Dyslexia Misconceptions
Many misconceptions concerning the definition of dyslexia exist. In order to delve into the social construction and the biological origins of dyslexia, it is imperative that these misconceptions be replaced with accurate facts. The most common misconception concerning dyslexia is that it can be diagnosed when a student writes letters or words backwards (Shaywitz, 2003). Teachers and parents become overly concerned when they see evidence of these reversals in the writing samples of children. Badian (2005) reports that reversal errors are likely to disappear in children with reading disabilities as their reading and writing skills improve. The observation of reversals is not unique to the reading and writing of struggling readers. During the developmental process of acquiring literacy, most children engage in some level of word and letter reversals before the age of eight. Shaywitz (2003) asserts that there is no evidence that dyslexics actually see letters and words backwards. The core of dyslexia is not visual perception. The basis of dyslexia is a problem with processing language at the phoneme level. Kutz (1997) explains that phonemes are the representation of sounds that are meaningful within a language. These sounds allow individuals to distinguish one word from another. Thus, the deficiency in the dyslexic is the inability to distinguish the phonemic difference between /big/ and /pig/ rather than the ability to distinguish the graphic differences of the letters. Shaywitz (2003) expresses concern that many children will not be correctly diagnosed because they do not make the stereotypical reversals.
The assumption that dyslexia is the result of a visual processing deficit leads to a second common misconception. The use of colored text overlays or lenses is purported to be the quick fix for reading disabilities.
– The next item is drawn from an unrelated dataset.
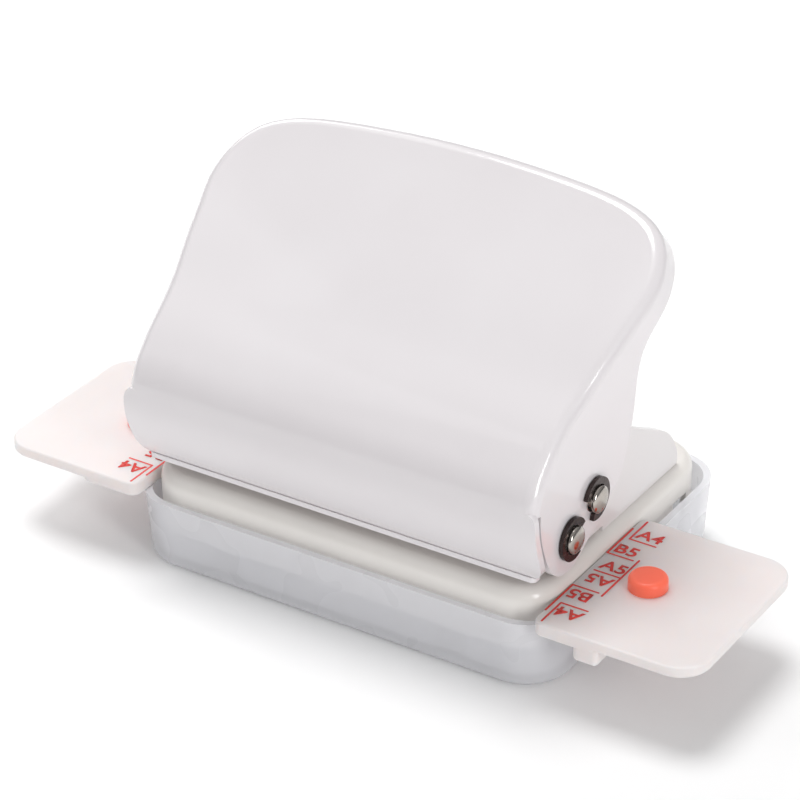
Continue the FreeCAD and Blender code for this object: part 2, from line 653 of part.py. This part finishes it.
# ---- build -----------------------------------------------------------------
export("base_plate", make_base())
export("die_plate", make_die())
zt = base_top - base_t - die_t
export("die_rivets", Part.makeCompound([rivet(x, y, zt, base_top, 1.96, 3.0, 0.15, 0.5) for x, y in die_rivet_xy]))
export("punch_frame", make_frame())
export("frame_rivets", Part.makeCompound(
    [rivet(x, y, base_top - base_t, base_top + frame_t, 2.46, 4.2, 0.8, 0.7) for x, y in frame_rivet_xy]))
export("paper_stop", make_stop())
export("stop_rivets", Part.makeCompound(
    [rivet(x, throat_depth + 2.6, base_top - base_t, base_top + 0.8, 1.56, 2.7, 0.45, 0.45) for x in stop_rivet_x]))
export("pivot_axle", make_axle(pivot_y, pivot_z))
export("pivot_clips", Part.makeCompound([make_clip(pivot_y, pivot_z, 1, -16.0), make_clip(pivot_y, pivot_z, -1, -16.0)]))
export("handle_shell", make_handle())
export("pusher_axle", make_axle(push_y, push_z))
export("pusher_clips", Part.makeCompound([make_clip(push_y, push_z, 1, 204.0), make_clip(push_y, push_z, -1, 204.0)]))
for nm, x in zip(pin_name, pin_x):
    export("punch_pin_" + nm, make_pin(x))
    export("pin_spring_" + nm, make_spring(x))
for nm, sx in (("left", -1), ("right", 1)):
    export("guide_plate_" + nm, make_plate(sx))
    export("locating_post_" + nm, make_post(sx))
export("chip_tray", make_tray())
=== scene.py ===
import bpy
import bmesh
import math
from mathutils import Matrix, Vector


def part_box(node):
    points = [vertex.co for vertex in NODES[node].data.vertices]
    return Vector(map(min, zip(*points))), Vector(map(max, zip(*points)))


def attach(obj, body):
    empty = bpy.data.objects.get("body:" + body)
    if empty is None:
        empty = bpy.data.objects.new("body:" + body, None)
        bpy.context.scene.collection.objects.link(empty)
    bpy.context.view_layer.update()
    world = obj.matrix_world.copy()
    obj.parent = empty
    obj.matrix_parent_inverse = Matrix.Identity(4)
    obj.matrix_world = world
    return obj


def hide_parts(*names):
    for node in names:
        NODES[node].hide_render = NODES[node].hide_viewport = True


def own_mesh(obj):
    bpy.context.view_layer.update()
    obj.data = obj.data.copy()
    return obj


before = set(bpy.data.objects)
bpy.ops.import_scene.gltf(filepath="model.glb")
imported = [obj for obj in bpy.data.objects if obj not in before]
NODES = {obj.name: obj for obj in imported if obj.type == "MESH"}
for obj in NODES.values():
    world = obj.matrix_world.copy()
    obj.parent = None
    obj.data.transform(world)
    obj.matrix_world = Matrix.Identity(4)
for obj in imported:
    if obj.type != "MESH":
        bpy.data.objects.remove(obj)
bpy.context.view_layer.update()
MM = 0.001

# ---------------------------------------------------------------- reference heights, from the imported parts
plate_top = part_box("guide_plate_right")[1].z
post_lo, post_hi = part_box("locating_post_right")
post_x = 0.5 * (post_lo.x + post_hi.x)


# ---------------------------------------------------------------- material helpers
class Nodes:
    """Small helper for building a node tree in code."""

    def __init__(self, name):
        self.mat = bpy.data.materials.new(name)
        self.mat.use_nodes = True
        self.t = self.mat.node_tree
        self.t.nodes.clear()
        self.out = self.t.nodes.new("ShaderNodeOutputMaterial")
        self.p = self.t.nodes.new("ShaderNodeBsdfPrincipled")
        self.t.links.new(self.p.outputs["BSDF"], self.out.inputs["Surface"])
        self.tc = self.t.nodes.new("ShaderNodeTexCoord")

    def set(self, **kw):
        for k, v in kw.items():
            self.p.inputs[k.replace("_", " ")].default_value = v
        return self

    def link(self, a, b):
        self.t.links.new(a, b)

    def mapping(self, scale=(1, 1, 1), rot=(0, 0, 0), loc=(0, 0, 0)):
        m = self.t.nodes.new("ShaderNodeMapping")
        m.inputs["Scale"].default_value = scale
        m.inputs["Rotation"].default_value = rot
        m.inputs["Location"].default_value = loc
        self.link(self.tc.outputs["Object"], m.inputs["Vector"])
        return m.outputs["Vector"]

    def noise(self, wavelength, detail=2.0, rough=0.5, stretch=(1, 1, 1), distort=0.0):
        """Noise whose lumps are about `wavelength` metres across."""
        n = self.t.nodes.new("ShaderNodeTexNoise")
        n.inputs["Scale"].default_value = 1.0
        n.inputs["Detail"].default_value = detail
        n.inputs["Roughness"].default_value = rough
        n.inputs["Distortion"].default_value = distort
        k = 1.0 / wavelength
        self.link(self.mapping(scale=(k * stretch[0], k * stretch[1], k * stretch[2])), n.inputs["Vector"])
        return n.outputs["Fac"]

    def voronoi(self, wavelength, feature="F1", rnd=1.0):
        n = self.t.nodes.new("ShaderNodeTexVoronoi")
        n.feature = feature
        n.inputs["Scale"].default_value = 1.0
        n.inputs["Randomness"].default_value = rnd
        k = 1.0 / wavelength
        self.link(self.mapping(scale=(k, k, k)), n.inputs["Vector"])
        return n.outputs["Distance"]

    def ramp(self, fac, stops):
        r = self.t.nodes.new("ShaderNodeValToRGB")
        el = r.color_ramp.elements
        while len(el) > 1:
            el.remove(el[-1])
        el[0].position, el[0].color = stops[0][0], stops[0][1]
        for pos, col in stops[1:]:
            e = el.new(pos)
            e.color = col
        self.link(fac, r.inputs["Fac"])
        return r.outputs["Color"]

    def math(self, op, a, b=None, clamp=False):
        m = self.t.nodes.new("ShaderNodeMath")
        m.operation = op
        m.use_clamp = clamp
        for i, v in enumerate((a, b)):
            if v is None:
                continue
            if isinstance(v, (int, float)):
                m.inputs[i].default_value = v
            else:
                self.link(v, m.inputs[i])
        return m.outputs[0]

    def range(self, fac, lo, hi, a=0.0, b=1.0):
        m = self.t.nodes.new("ShaderNodeMapRange")
        m.inputs["From Min"].default_value = a
        m.inputs["From Max"].default_value = b
        m.inputs["To Min"].default_value = lo
        m.inputs["To Max"].default_value = hi
        self.link(fac, m.inputs["Value"])
        return m.outputs["Result"]

    def mix(self, fac, a, b, mode="MIX"):
        m = self.t.nodes.new("ShaderNodeMix")
        m.data_type = "RGBA"
        m.blend_type = mode
        for key, v in (("Factor", fac), ("A", a), ("B", b)):
            sock = [s for s in m.inputs if s.name == key and s.type in (("VALUE",) if key == "Factor" else ("RGBA",))][0]
            if isinstance(v, (int, float, tuple, list)):
                sock.default_value = v
            else:
                self.link(v, sock)
        return [o for o in m.outputs if o.type == "RGBA"][0]

    def bump(self, *layers):
        """layers: (height socket, strength, distance in metres)"""
        prev = None
        for h, strength, dist in layers:
            b = self.t.nodes.new("ShaderNodeBump")
            b.inputs["Strength"].default_value = strength
            b.inputs["Distance"].default_value = dist
            self.link(h, b.inputs["Height"])
            if prev is not None:
                self.link(prev, b.inputs["Normal"])
            prev = b.outputs["Normal"]
        self.link(prev, self.p.inputs["Normal"])
        return self

    def position(self, axis):
        s = self.t.nodes.new("ShaderNodeSeparateXYZ")
        self.link(self.tc.outputs["Object"], s.inputs[0])
        return s.outputs[axis]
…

Stone and Harris (1991) review evidence for the existence of scotopic sensitivity syndrome (SSS). SSS allegedly is manifested as a visual disturbance related to light. Treatment for SSS includes the wearing of colored glasses or the use of colored plastic sheet overlays. Stone and Harris assert that the diagnosis of this condition is extremely subjective and raises questions of accuracy and reliability of previous studies.
Early studies indicate that dyslexia affects more boys than girls. Gaud and Carlson (1997) propose that the girls who are referred to clinics are those most severely affected. They trigger the referral process as a result of the “squeaking wheel” phenomenon by displaying co-occurring overt behavioral patterns of inattention. Szatmari’s (1992) population studies found a ratio of identification of one girl for every three male diagnoses. Shaywitz (2003) gives evidence that as many girls are affected by dyslexia as are boys. She suggests that the reason that the over-identification of boys occurs is the manifestation of gender specific behavior. The occurrence of hyperactive and impulsive behavior by dyslexic boys is reported at a higher rate than that exhibited by dyslexic girls. The result is a disproportional referral rate. This argument presupposes a gender difference in the activity level of boys and girls. When girls display behaviors that mirror that of aggressive male behavior, it triggers the referral process and the subsequent diagnosis of a reading disability.